Consider this data frame.
question <- data.frame("Product" = c("P001", "P001", "P001", "P002", "P002", "P002"),
"Activity" = c("sawing", "planning", "opening", "sawing", "planning", "opening"),
"Employee" = c("Tom", "Bert", "Louisa", "Bert", "Louisa", "Louisa"))
Product | Activity | Employee |
---|---|---|
P001 | sawing | Tom |
P001 | planning | Bert |
P001 | opening | Louisa |
P002 | sawing | Bert |
P002 | planning | Louisa |
P002 | opening | Louisa |
I would like to do 3 summarisations in one new table:
- Group by activity and aggregate the number of activities;
- Group by activity and summarise the number of employees that can do a specific process;
- Group by product and summarise the number of employees that do a specific process, averaged per product.
It's the last summarisation that I can't figure out, since I need a different "group_by" for this. What I have so far is:
days <- question %>%
group_by(Activity) %>%
summarise("Number of activities" = n(),
"Number of employees" = length(unique(Employee)))

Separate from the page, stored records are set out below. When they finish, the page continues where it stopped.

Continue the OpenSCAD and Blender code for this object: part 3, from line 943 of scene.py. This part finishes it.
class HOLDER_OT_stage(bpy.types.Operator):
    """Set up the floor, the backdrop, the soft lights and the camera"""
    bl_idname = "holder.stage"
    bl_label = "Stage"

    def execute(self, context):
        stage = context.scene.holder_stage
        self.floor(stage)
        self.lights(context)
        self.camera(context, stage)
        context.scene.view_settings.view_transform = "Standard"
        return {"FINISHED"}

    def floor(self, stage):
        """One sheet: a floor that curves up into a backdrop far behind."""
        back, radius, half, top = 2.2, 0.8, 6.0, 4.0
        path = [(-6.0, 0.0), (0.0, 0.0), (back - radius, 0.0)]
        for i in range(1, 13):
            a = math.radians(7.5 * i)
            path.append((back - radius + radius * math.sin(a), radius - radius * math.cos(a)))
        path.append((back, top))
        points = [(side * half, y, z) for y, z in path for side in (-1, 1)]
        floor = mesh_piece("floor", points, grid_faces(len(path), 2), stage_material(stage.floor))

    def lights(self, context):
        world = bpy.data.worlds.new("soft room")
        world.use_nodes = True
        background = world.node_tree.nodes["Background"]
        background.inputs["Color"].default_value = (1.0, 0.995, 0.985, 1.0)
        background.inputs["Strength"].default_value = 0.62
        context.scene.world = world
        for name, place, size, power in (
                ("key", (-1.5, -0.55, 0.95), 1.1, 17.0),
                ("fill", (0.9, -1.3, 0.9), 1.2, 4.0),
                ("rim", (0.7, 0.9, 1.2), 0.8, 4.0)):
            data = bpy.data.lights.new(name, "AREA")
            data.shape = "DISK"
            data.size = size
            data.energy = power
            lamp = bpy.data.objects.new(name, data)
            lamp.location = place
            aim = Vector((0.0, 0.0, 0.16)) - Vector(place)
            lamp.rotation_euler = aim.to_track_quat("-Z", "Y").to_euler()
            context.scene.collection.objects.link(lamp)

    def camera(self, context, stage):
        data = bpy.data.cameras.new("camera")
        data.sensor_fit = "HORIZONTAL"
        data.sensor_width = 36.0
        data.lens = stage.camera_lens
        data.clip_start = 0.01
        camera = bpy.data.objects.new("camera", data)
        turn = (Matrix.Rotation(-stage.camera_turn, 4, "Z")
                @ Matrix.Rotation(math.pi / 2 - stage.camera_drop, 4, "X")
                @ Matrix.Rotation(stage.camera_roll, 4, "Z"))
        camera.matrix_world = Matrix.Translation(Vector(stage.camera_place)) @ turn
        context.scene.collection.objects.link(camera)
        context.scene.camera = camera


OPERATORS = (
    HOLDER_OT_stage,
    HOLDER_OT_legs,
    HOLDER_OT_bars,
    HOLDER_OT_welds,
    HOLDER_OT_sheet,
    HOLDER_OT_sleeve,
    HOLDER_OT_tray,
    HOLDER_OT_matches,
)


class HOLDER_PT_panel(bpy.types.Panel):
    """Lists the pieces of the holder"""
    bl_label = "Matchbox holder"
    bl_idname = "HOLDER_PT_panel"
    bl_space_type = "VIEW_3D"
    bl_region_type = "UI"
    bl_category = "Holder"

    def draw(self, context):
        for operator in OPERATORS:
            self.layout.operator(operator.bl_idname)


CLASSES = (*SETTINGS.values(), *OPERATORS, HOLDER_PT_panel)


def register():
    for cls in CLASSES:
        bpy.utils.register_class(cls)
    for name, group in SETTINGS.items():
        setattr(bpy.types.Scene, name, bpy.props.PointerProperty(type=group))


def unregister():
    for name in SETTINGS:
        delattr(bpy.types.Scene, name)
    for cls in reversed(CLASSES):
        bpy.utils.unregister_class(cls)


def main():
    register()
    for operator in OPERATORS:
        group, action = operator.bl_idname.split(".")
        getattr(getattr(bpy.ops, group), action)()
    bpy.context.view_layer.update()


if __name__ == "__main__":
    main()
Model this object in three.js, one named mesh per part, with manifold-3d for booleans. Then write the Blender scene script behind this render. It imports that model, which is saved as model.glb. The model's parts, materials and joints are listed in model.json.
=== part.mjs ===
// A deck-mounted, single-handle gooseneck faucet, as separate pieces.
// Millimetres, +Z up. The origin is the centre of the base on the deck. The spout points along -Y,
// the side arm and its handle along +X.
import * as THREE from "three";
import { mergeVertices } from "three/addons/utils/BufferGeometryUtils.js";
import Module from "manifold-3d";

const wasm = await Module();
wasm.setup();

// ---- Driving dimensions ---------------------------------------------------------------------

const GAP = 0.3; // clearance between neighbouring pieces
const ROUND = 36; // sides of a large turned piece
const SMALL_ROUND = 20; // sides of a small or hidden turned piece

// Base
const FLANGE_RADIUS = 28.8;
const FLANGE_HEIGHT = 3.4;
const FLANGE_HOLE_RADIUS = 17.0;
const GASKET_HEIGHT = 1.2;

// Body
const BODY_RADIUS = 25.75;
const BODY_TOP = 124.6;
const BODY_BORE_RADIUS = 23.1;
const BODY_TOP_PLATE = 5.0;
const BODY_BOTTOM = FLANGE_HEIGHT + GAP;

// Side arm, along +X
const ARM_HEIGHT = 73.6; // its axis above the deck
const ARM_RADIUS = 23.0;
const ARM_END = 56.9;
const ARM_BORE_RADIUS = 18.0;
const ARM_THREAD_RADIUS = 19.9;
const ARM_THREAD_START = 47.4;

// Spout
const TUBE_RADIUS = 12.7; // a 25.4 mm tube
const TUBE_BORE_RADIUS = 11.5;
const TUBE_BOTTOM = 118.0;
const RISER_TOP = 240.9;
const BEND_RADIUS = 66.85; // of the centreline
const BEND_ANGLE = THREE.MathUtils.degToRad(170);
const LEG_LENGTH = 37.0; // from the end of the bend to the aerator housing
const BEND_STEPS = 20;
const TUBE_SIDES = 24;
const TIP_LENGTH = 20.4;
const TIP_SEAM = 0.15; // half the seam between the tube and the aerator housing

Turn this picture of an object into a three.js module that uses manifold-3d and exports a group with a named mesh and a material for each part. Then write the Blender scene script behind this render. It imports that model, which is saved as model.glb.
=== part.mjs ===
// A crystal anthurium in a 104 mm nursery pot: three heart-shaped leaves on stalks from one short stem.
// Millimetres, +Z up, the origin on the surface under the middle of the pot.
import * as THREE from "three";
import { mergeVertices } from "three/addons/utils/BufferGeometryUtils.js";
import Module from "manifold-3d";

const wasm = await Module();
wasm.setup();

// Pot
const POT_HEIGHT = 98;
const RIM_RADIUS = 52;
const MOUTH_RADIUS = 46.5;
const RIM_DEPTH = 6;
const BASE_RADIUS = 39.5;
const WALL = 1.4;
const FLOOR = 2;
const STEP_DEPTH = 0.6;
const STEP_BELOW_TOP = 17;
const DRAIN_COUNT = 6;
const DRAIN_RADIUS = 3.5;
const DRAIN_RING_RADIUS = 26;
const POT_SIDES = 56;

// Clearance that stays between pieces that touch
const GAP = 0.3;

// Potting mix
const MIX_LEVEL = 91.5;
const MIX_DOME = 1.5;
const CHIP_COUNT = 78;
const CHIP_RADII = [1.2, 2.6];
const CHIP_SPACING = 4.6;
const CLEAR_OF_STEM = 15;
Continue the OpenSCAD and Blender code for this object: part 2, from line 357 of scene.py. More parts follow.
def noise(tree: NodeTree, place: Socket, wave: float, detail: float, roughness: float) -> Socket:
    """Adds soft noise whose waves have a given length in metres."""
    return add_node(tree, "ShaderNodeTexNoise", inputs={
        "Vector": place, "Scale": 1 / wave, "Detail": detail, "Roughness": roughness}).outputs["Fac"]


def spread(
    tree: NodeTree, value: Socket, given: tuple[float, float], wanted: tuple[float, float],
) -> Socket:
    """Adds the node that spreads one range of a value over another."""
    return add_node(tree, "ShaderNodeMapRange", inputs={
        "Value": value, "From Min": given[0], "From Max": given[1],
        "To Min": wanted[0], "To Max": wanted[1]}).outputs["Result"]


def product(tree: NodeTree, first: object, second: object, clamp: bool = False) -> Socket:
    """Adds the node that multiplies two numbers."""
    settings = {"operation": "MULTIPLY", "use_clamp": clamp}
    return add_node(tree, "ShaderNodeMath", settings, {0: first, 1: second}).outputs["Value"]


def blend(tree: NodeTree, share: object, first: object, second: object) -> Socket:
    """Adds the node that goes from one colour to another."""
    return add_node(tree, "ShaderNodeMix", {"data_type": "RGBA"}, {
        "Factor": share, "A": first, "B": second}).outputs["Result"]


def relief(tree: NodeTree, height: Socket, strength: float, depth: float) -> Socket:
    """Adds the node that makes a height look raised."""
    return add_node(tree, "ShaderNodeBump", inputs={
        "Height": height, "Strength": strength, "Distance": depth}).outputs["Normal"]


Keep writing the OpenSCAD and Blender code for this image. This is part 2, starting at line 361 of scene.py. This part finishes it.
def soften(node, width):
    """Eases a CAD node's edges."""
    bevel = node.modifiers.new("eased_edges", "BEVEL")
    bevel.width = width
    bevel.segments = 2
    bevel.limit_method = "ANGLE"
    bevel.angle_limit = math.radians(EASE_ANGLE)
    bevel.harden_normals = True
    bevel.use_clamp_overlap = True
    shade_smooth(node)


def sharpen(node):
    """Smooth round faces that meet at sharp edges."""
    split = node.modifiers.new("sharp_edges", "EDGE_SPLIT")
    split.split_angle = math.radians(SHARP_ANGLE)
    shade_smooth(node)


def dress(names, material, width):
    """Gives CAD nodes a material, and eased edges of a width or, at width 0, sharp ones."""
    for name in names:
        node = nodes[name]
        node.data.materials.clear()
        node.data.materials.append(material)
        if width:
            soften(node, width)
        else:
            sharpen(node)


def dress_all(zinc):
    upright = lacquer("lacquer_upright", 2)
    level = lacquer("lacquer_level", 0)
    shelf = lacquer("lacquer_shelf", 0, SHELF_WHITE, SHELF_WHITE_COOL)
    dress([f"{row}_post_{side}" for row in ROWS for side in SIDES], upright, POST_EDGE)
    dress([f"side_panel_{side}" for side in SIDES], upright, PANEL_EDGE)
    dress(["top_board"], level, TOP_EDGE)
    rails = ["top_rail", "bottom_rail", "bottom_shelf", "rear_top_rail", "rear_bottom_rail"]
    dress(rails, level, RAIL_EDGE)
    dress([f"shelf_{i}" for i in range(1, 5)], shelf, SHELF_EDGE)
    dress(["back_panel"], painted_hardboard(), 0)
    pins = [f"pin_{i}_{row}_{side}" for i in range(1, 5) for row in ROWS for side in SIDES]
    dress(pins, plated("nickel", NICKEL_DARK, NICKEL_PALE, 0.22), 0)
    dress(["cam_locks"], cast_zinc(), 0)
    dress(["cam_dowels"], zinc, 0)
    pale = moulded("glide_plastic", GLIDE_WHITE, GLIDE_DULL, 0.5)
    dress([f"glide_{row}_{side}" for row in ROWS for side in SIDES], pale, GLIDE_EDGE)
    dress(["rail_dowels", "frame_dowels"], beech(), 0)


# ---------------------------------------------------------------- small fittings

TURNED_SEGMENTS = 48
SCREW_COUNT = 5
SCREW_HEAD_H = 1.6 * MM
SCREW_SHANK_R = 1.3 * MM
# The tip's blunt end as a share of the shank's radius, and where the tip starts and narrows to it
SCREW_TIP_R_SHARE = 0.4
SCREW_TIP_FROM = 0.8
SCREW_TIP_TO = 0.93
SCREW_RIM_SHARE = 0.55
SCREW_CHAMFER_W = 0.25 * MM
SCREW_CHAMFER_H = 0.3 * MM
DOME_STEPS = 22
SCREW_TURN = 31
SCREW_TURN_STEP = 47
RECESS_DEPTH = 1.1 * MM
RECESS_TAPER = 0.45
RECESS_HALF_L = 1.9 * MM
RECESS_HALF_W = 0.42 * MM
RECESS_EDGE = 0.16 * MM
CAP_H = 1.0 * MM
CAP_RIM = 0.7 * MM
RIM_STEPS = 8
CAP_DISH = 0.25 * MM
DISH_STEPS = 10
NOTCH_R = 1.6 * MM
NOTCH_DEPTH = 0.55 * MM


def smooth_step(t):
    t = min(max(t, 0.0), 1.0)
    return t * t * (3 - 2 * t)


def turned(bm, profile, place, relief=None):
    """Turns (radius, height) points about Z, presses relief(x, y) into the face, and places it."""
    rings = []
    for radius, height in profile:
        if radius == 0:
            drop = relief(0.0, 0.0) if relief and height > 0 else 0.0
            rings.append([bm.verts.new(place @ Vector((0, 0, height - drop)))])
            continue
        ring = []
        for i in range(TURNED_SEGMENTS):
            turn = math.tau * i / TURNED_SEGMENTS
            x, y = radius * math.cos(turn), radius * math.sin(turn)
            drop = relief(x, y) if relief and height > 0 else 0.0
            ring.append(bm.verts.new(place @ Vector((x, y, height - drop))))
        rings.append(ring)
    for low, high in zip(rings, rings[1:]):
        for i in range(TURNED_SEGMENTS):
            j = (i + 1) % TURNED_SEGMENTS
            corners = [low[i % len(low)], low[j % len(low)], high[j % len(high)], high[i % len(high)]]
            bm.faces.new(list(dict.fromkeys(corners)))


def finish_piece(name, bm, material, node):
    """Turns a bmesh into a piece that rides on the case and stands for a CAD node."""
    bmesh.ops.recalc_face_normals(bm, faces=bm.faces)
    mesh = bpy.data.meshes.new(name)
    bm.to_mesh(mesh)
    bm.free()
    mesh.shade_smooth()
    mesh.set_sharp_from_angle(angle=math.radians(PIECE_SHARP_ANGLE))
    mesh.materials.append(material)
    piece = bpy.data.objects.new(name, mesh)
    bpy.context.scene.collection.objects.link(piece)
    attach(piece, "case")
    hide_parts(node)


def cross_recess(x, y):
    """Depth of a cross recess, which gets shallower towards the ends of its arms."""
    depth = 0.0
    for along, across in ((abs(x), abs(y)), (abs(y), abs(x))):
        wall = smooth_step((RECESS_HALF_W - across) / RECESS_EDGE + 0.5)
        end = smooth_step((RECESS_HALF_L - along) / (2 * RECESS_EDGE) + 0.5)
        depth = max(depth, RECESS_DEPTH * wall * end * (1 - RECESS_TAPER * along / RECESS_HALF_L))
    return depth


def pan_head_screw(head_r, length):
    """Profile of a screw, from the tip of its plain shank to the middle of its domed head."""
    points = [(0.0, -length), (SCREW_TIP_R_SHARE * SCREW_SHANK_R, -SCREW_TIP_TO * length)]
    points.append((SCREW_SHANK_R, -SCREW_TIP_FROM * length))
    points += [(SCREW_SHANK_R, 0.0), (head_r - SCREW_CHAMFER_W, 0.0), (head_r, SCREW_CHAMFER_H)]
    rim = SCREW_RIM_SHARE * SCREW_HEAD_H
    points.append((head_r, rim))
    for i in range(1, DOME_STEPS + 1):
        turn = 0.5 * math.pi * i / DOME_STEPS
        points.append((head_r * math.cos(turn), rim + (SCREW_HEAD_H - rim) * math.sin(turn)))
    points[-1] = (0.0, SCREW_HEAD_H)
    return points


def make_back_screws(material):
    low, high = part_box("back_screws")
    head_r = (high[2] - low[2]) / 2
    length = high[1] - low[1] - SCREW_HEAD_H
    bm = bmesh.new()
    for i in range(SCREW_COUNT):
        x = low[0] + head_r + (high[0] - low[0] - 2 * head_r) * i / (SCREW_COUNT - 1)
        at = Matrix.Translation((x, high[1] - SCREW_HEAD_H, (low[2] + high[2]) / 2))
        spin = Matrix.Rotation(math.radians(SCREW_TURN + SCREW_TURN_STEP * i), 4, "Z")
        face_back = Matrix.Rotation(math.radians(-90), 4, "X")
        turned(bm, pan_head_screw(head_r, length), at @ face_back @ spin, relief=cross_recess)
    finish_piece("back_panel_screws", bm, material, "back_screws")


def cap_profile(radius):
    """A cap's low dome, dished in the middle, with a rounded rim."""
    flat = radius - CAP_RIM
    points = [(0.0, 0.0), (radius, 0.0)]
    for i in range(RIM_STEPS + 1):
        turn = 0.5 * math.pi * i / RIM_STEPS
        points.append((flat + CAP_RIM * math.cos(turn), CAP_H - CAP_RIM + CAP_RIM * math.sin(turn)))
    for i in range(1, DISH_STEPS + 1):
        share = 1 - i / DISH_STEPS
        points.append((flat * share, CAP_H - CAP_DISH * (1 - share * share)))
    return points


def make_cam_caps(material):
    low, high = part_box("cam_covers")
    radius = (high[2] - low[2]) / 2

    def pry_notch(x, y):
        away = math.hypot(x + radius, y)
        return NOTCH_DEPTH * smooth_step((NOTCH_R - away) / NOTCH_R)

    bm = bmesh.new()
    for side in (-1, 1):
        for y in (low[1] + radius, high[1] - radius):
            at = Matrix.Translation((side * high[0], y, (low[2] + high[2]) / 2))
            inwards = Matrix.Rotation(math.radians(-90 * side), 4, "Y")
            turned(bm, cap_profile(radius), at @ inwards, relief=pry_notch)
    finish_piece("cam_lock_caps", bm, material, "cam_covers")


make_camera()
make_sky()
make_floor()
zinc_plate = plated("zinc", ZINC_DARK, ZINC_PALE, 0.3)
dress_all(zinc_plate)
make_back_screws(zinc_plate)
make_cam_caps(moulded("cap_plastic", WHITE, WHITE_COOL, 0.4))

So for example, as a result for the last summarisation, I would like to get:
Activity | Number of activities | Number of employees | Average number of employees per activity per product |
---|---|---|---|
opening | 2 | 1 | 1 |
planning | 2 | 2 | 1 |
sawing | 2 | 2 | 1 |
How do I do the last step/column?
CodePudding user response:
One option is to calculate the number of employees per product separately, and join this to the original dataset before calculating the final summary:
summary1 <- question %>%
group_by(Activity, Product) %>%
summarize(n_employees_per_prod_act = n(), .groups = "drop")
question %>%
left_join(summary1, by = c("Activity", "Product")) %>%
group_by(Activity) %>%
summarise("Number of activities" = n(),
"Number of employees" = length(unique(Employee)),
"Average number of employees per activity per product" = mean(n_employees_per_prod_act))
# A tibble: 3 x 4
Activity `Number of activ~ `Number of emplo~ `Average number of~
<chr> <int> <int> <dbl>
1 opening 2 1 1
2 planning 2 2 1
3 sawing 2 2 1
CodePudding user response:
Here is my attempt. Please notice that I changed Number of activties
to Number of products
in the expected output.
question %>%
nest_by(Activity, Product) |>
transmute(uempl = unique(data$Employee),
uempp = length(uempl)) |>
group_by(Activity) |>
summarize("Number of employees" = length(unique(uempl)),
"Average number of employees per activity per product" = mean(uempp),
"Number of products" = n())
# A tibble: 3 × 4
Activity `Number of employees` `Average number of employees…` `Number of pro…`
<chr> <int> <dbl> <int>
1 opening 1 1 2
2 planning 2 1 2
3 sawing 2 1 2